PKS juga memiliki poin-poin penting sebagai dasar penolakan RUU DKJ. Mengacu laman resmi fraksi.pks.id, berikut adalah poin-poin alasan PKS tidak menyepakati RUU DKJ, yaitu:
Penyusunan Terburu-buru
Fraksi PKS berpendapat, penyusunan dan pembahasan RUU DKJ tergesa-gesa yang seharusnya ada lebih dahulu sebelum UU IKN. Kondisi ini menimbulkan banyak permasalahan karena membutuhkan banyak penyesuaian dan masa transisi panjang.
Perlu Dikaji Mendalam tentang Sebutan Jakarta
RUU DKJ perlu dikaji lebih mendalam tentang posisi Jakarta yang bertumpuk dengan berbagai sebutan, seperti Daerah Khusus, kawasan aglomerasi, dan Badan Layanan Bersama. Sebutan ini membuat pengaturan Jakarta menjadi sangat rumit dan khawatir akan dipenuhi berbagai kepentingan.

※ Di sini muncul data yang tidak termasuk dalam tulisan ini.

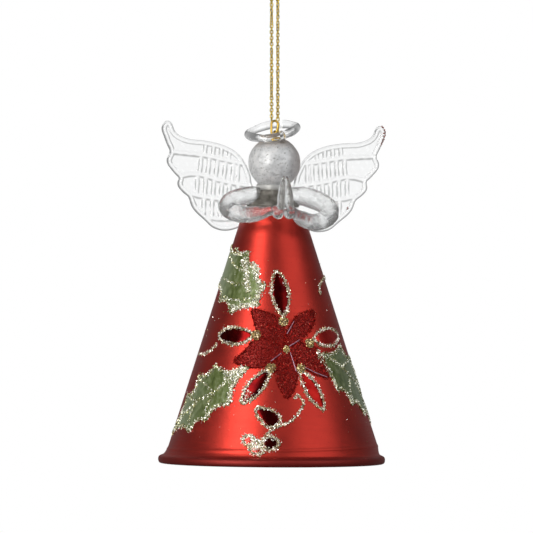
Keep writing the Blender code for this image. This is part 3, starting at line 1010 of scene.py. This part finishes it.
def halo_plane():
    """Centre, two directions, normal and radii of the halo's ring, from the CAD torus."""
    points = node_points("halo")
    centre = (points.max(0) + points.min(0)) / 2
    axes = np.linalg.svd(points - points.mean(0), full_matrices=False)[2]
    spans = (points - points.mean(0)) @ axes.T
    rod = (spans[:, 2].max() - spans[:, 2].min()) / 2
    across, along, normal = (Vector(axis) for axis in axes)
    return Vector(centre), across, along, normal, float(spans[:, 0].max() - rod), float(rod)


HALO_ASKEW = math.radians(4.0)  # how much more than in the CAD the -X end hangs down
HALO_SWELL = 1.14  # how much thicker the halo's rod is than the CAD's
HALO_STEPS = 144
FOOT_WAIST = 0.78  # radius of the halo's foot at its middle
FOOT_FLARE = 0.5  # how much wider its ends are


def halo(glass):
    centre, across, along, normal, radius, rod = halo_plane()
    askew = Matrix.Rotation(-HALO_ASKEW, 3, "Y")
    sideways = Vector((1.0, 0.0, 0.0))
    high_end = centre + radius * (sideways - sideways.dot(normal) * normal).normalized()
    centre = high_end + askew @ (centre - high_end)
    across, along, normal = askew @ across, askew @ along, askew @ normal
    path, radii = [], []
    for i in range(HALO_STEPS):
        angle = 2 * math.pi * i / HALO_STEPS
        uneven = 0.12 * math.sin(2 * angle + 1.0) + 0.07 * math.sin(5 * angle)
        point = centre + (radius + uneven) * (math.cos(angle) * across + math.sin(angle) * along)
        path.append(point + 0.15 * math.sin(3 * angle + 0.5) * normal)
        radii.append(rod * (HALO_SWELL + 0.06 * math.sin(3 * angle) + 0.04 * math.sin(7 * angle + 2.0)))
    stand_in("halo_ring", tube(path, radii, 28, closed=True, across=normal), glass, "halo")


def halo_foot(glass):
    """The drop that joins crown and halo, pulled thin in the middle."""
    low, high = node_box("halo_foot")
    points = node_points("halo_foot")
    end = 0.8  # the vertices this near the top and the bottom give the drop's line
    top = Vector(points[points[:, 2] > high.z - end].mean(0))
    foot = Vector(points[points[:, 2] < low.z + end].mean(0))
    along = (top - foot).normalized()
    shares = [i / 12 for i in range(13)]
    path = [foot - 0.3 * along + (top - foot + 0.9 * along) * share for share in shares]
    radii = [FOOT_WAIST + FOOT_FLARE * (2 * share - 1) ** 2 for share in shares]
    stand_in("halo_drop", tube(path, radii, 24), glass, "halo_foot")


def hanging_eye(glass):
    """A half loop of glass, open towards the crown that it grows from."""
    middle, half = node_middle("hanging_eye")
    rod, top = half.x, middle.z + half.z
    reach = half.y - rod
    path = []
    for i in range(25):
        angle = math.pi * i / 24
        path.append((middle.x, middle.y + reach * math.cos(angle), top - rod - reach * (1 - math.sin(angle))))
    stand_in("glass_eye", tube(path, rod, 16, across=(1.0, 0.0, 0.0)), glass, "hanging_eye")


# ---------------------------------------------------------------- chain

LINK_WIRE = 0.22  # radius
LINK_WIDTH = 1.42
LINKS_IN_RUN = 8
BEND_LINKS = 3
STRAND_TWIST = 3.0  # degrees that the strand turns from link to link


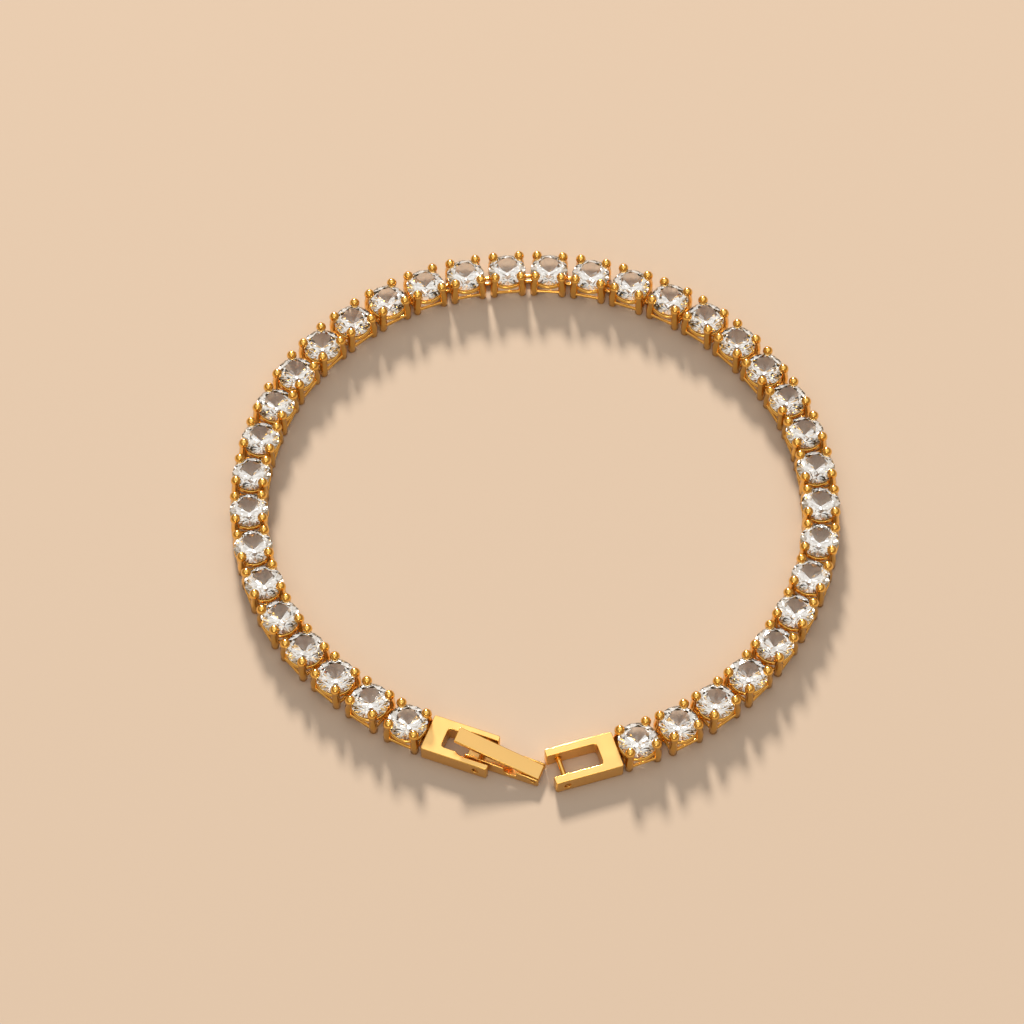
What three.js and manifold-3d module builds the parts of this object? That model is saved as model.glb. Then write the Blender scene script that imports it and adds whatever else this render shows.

Minim Keterlibatan Masyarakat
RUU DKJ belum melibatkan partisipasi masyarakat yang bermakna. Padahal, berdasarkan UU Nomor 13 tahun 2022, penguatan partisipasi masyarakat bermakna dilakukan secara tertib dan bertanggung jawab dengan memenuhi tiga syarat, yaitu hak didengarkan pendapat, hak dipertimbangkan pendapat, dan hak mendapatkan penjelasan atas pendapat.
Memaksakan Pembahasan Bermasalah
RUU DKJ lahir dengan memaksakan pembahasan bermasalah secara hukum pembentukan perundang-undangan karena sudah lewat waktu sejak UU IKN diundangkan, pada 15 Februari 2022. Selain itu, RUU DKJ juga mengalami cacat prosedur, termasuk mempertaruhkan substansi pengaturan yang tidak mengutamakan keterlibatan masyarakat.
Perlu ada Kota Otonom
Jika status ibu kota negara pindah ke IKN, seharusnya Jakarta terdiri atas wilayah kota otonom yang semula bersifat administratif. Pemerintahan di wilayah kota otonom membutuhkan pemerintahan daerah kota yang terdiri dari Kepala Daerah (Walikota) dan DPRD Kota (DPRD Tingkat II).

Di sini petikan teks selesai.